Frequently Asked Questions (FAQ)

What is a right circular cylinder?

It’s a cylinder where the bases are circles and are directly aligned above each other, making the sides perpendicular to the bases.

Why do I need two values to find the dimensions?

A single value like volume can be achieved by infinitely many combinations of radius and height. Two independent pieces of information (like V and r, or A and h) are needed to uniquely define the cylinder’s r and h.

Can the height or radius be negative?

No, in a physical cylinder, both radius and height must be positive values. Our Cylinder Dimensions Calculator will indicate an error or invalid result if calculations lead to non-positive dimensions.

What if I know the volume and the ratio of height to radius?

If you know V and h/r = k (so h=kr), you can substitute h in V = πr²h to get V = kπr³, then solve for r, and then find h. This calculator requires V and r, V and h, A and r, or A and h directly.

How does the calculator handle the case of Surface Area and Height?

It solves a quadratic equation for the radius (r). If the solution for r is not a real positive number, it means no cylinder with the given A and h is possible (e.g., surface area is too small for the height).

What does “closed” cylinder mean?

It means the cylinder includes the top and bottom circular bases, not just the curved side (which would be an open cylinder or tube).

Can I calculate dimensions for an open cylinder?

This calculator is for closed cylinders.
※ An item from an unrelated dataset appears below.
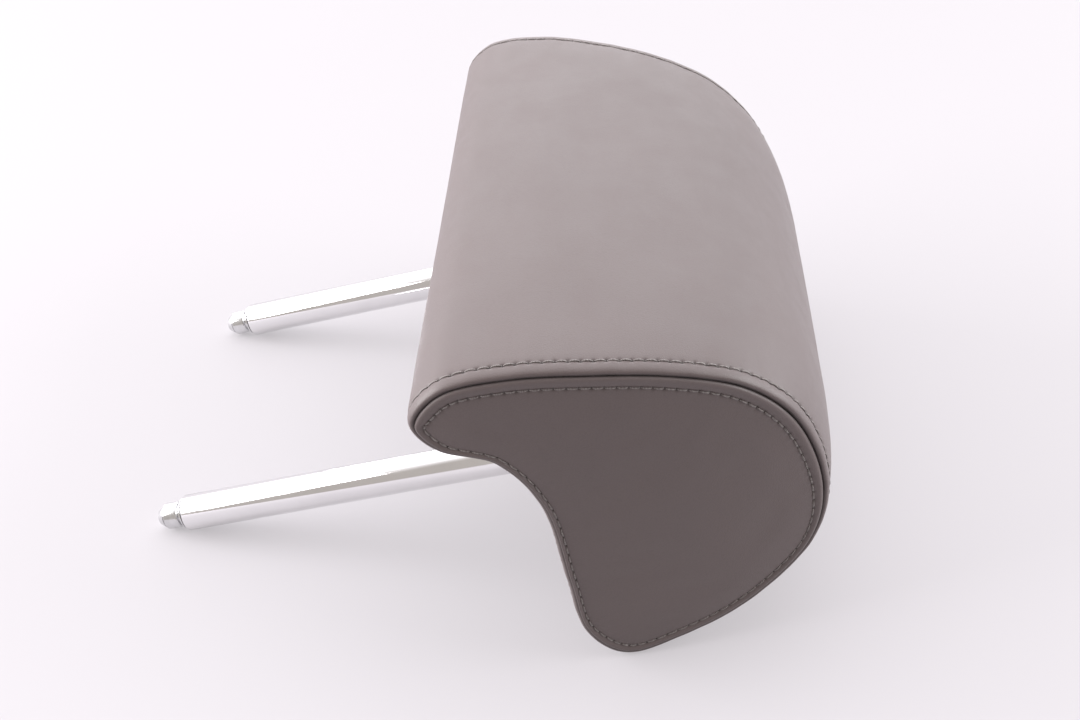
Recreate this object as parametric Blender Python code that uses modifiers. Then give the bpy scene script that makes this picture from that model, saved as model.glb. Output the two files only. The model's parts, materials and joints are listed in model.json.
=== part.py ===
"""Seat head restraint: an upholstered, comma-shaped pad that tilts on a pair of chromed posts.

Everything is modelled about the tilt pivot: X runs along the crossbar, Y towards the crown, Z up.
The pad lies on its rear lobe and on the ends of the posts, front face up.
"""
import math

import bmesh
import bpy
from mathutils import Matrix, Vector

# Clearances (metres)
GAP = 0.0003
RUNNING_GAP = 0.0010
CORE_GAP = 0.0005

# Posts, one bent tube with a turned plug in each end
POST_DIAMETER = 0.0140
POST_WALL = 0.0018
POST_SPACING = 0.1278
POST_REACH = 0.1780
BEND_RADIUS = 0.0180
POST_SIDES = 24
BEND_STEPS = 7
TIP_NECK_RADIUS = 0.0037
TIP_NECK_LENGTH = 0.0014
TIP_HEAD_RADIUS = 0.0051
TIP_HEAD_LENGTH = 0.0056
TIP_NOSE_LENGTH = 0.0030
TIP_NOSE_RADIUS = 0.0027
TIP_SPIGOT_LENGTH = 0.0160
TIP_SHOULDER = 0.0007
TIP_SHOULDER_INSET = 0.0007
TIP_SHOULDER_CHAMFER = 0.0005
TIP_CHAMFER = 0.0008
TIP_HEAD_CHAMFER = 0.0006
TIP_NOSE_CHAMFER = 0.0004

# Tilt travel from the rest position (degrees) and its stop pin
TILT_RANGE = 25.0
STOP_PIN_RADIUS = 0.0025
STOP_PIN_STAND = 0.0070
STOP_PIN_PROUD = 0.0015

# Pad: side outline through these points, each forward of the pivot, above it, and how far the
# cover swells out there in the middle of the width
PAD_OUTLINE = (
    (-0.0703, 0.0528, 0.0028), (-0.0622, 0.0643, 0.0022), (-0.0437, 0.0688, 0.0014),
    (-0.0217, 0.0690, 0.0012), (0.0083, 0.0655, 0.0012), (0.0343, 0.0562, 0.0016),
    (0.0533, 0.0365, 0.0024), (0.0643, 0.0080, 0.0028), (0.0613, -0.0160, 0.0024),
    (0.0423, -0.0375, 0.0010), (0.0183, -0.0488, 0.0), (-0.0007, -0.0526, 0.0),
    (-0.0147, -0.0400, 0.0), (-0.0214, -0.0160, 0.0), (-0.0297, 0.0155, 0.0),
    (-0.0437, 0.0365, 0.0), (-0.0617, 0.0440, 0.0014),
)
OUTLINE_STEPS = 4
LIP_HALF_WIDTH = 0.1237
CROWN_TAPER = 0.0054
CROWN_ROUNDING = 0.0237
SIDE_FLARE = 0.075
SWELL_FLATNESS = 6
SIDE_OVERRUN = 0.05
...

For an open cylinder (one base missing or both), the surface area formula would change (A = πr² + 2πrh or A = 2πrh), and you’d need a different calculator or adjust the formula.

What is the most efficient shape for a cylinder (minimum surface area for a given volume)?

A cylinder has the minimum surface area for a given volume when its height is equal to its diameter (h = 2r).